Because quantum dots can communicate through the entanglement of light particles, or photons, the researchers designed dots that emit photons when single electrons leap from a higher energy level to a lower energy level to cross the double dot.

Each double quantum dot can only transfer one electron at a time, Petta explained. "It is like a line of people crossing a wide stream by leaping onto a rock so small that it can only hold one person," he said. "They are forced to cross the stream one at a time. These double quantum dots are zero-dimensional as far as the electrons are concerned — they are trapped in all three spatial dimensions." 

Petta rice laser_diagram1 

When the power (P) is turned on, single electrons (small arrows) begin to flow through the two double quantum dots (Left DQD and Right DQD) from the drain (D) to the source (S). As the electrons move from the higher energy level to the lower energy level, they give off particles of light in the microwave region of the spectrum. These microwaves bounce off mirrors on either side of the cavity (k-in and k-out) to produce the maser's beam. (Photo courtesy of Science/AAAS) 
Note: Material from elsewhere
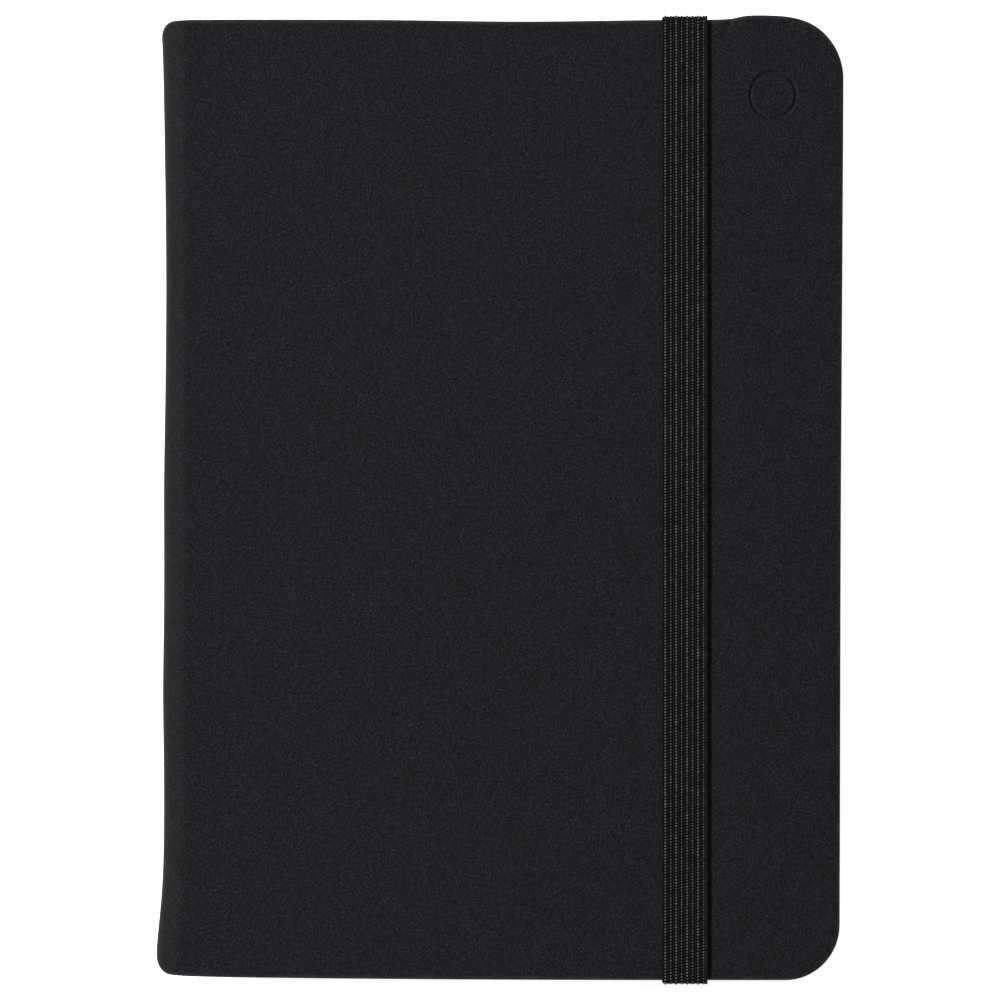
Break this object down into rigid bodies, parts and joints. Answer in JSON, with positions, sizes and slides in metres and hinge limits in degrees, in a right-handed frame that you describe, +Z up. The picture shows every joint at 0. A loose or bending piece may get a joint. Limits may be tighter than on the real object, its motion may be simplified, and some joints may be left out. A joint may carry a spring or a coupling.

The researchers fabricated the double quantum dots from extremely thin nanowires (about 50 nanometers, or a billionth of a meter, in diameter) made of a semiconductor material called indium arsenide. They patterned the indium arsenide wires over other even smaller metal wires that act as gate electrodes, which control the energy levels in the dots.

To construct the maser, they placed the two double dots about 6 millimeters apart in a cavity made of a superconducting material, niobium, which requires a temperature near absolute zero, around minus 459 degrees Fahrenheit. "This is the first time that the team at Princeton has demonstrated that there is a connection between two double quantum dots separated by nearly a centimeter, a substantial distance," Taylor said.

When the device was switched on, electrons flowed single-file through each double quantum dot, causing them to emit photons in the microwave region of the spectrum. These photons then bounced off mirrors at each end of the cavity to build into a coherent beam of microwave light.

One advantage of the new maser is that the energy levels inside the dots can be fine-tuned to produce light at other frequencies, which cannot be done with other semiconductor lasers in which the frequency is fixed during manufacturing, Petta said. The larger the energy difference between the two levels, the higher the frequency of light emitted. 

 

Petta rice laser_diagram2 

A double quantum dot as imaged by a scanning electron microscope. Current flows one electron at a time through two quantum dots (red circles) that are formed in an indium arsenide nanowire. (Photo courtesy of Science/AAAS) 

Claire Gmachl, who was not involved in the research and is Princeton's Eugene Higgins Professor of Electrical Engineering and a pioneer in the field of semiconductor lasers, said that because lasers, masers and other forms of coherent light sources are used in communications, sensing, medicine and many other aspects of modern life, the study is an important one.

"In this paper the researchers dig down deep into the fundamental interaction between light and the moving electron," Gmachl said. "The double quantum dot allows them full control over the motion of even a single electron, and in return they show how the coherent microwave field is created and amplified. Learning to control these fundamental light-matter interaction processes will help in the future development of light sources."

The paper, "Semiconductor double quantum dot micromaser," was published in the journal Science on Jan. 16, 2015. The research was supported by the David and Lucile Packard Foundation, the National Science Foundation (DMR-1409556 and DMR-1420541), the Defense Advanced Research Projects Agency QuEST (HR0011-09-1-0007), and the Army Research Office (W911NF-08-1-0189).